Automation Improves Efficiency, But Oversight Still Matters
Automation has made high-value storage more efficient. Automated alerts reduce manual checks. Smart inventory tools speed up audits. Digital workflows reduce paperwork. Predictive maintenance can help teams service equipment before it breaks.
Still, full automation is not the goal. At least, it shouldn’t be.
High-value assets need human accountability. Technology can flag a mismatch, but a trained person still needs to investigate it. A system can detect movement, but staff need to understand whether that movement makes sense. Software can produce a report, but management must know how to read it and act on it.
The strongest facilities combine automation with clear operational discipline. That means documented processes, trained teams, regular testing, and a culture where small issues get reported before they become big ones.
That last point matters. A sensor fault, a delayed log entry, or a door that doesn’t close properly may seem minor. Until it isn’t.
Why This Infrastructure Trend Will Keep Growing
High-value asset storage is becoming more technical because the world around it is becoming more technical. Businesses want better visibility. Clients expect transparency. Insurers want proof. Regulators want records. Operators want lower risk and smoother workflows.
Tech-enabled infrastructure answers those pressures.
It creates safer facilities, cleaner audits, stronger chain-of-custody processes, and faster responses when something goes wrong. It also gives storage providers a competitive edge. A facility that can show reliable monitoring, secure access, digital records, and strong cyber controls will stand apart from one that simply says, “Don’t worry, it’s locked.”
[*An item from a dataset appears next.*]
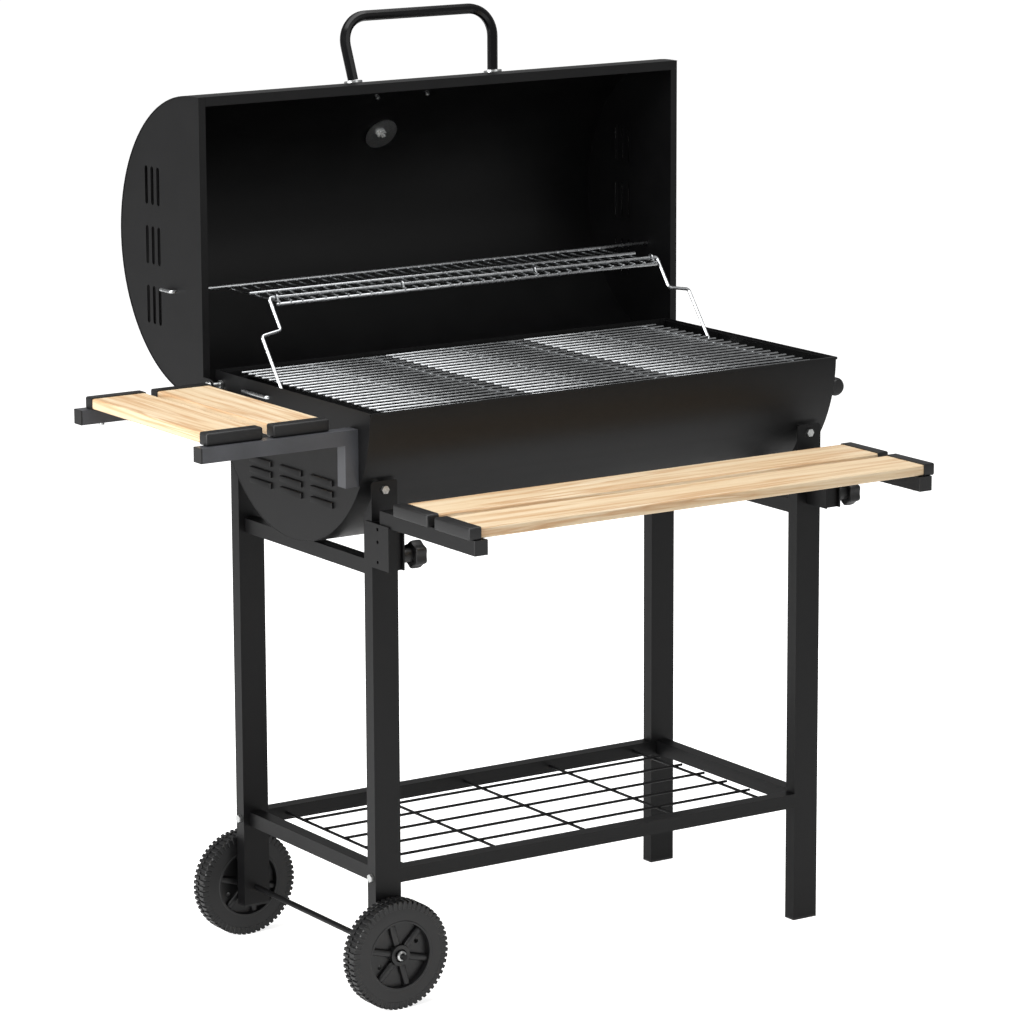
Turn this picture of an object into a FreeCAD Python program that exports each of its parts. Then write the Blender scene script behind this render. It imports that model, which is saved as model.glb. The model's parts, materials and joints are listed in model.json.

That line may have worked once. Not now.
The future of high-value asset storage belongs to facilities that treat physical protection, digital systems, and operational intelligence as one connected environment. Heavy doors still matter. So do cameras and guards. But the real progress is happening behind the scenes, where technology turns storage from a static service into a smarter, safer, and more accountable infrastructure model.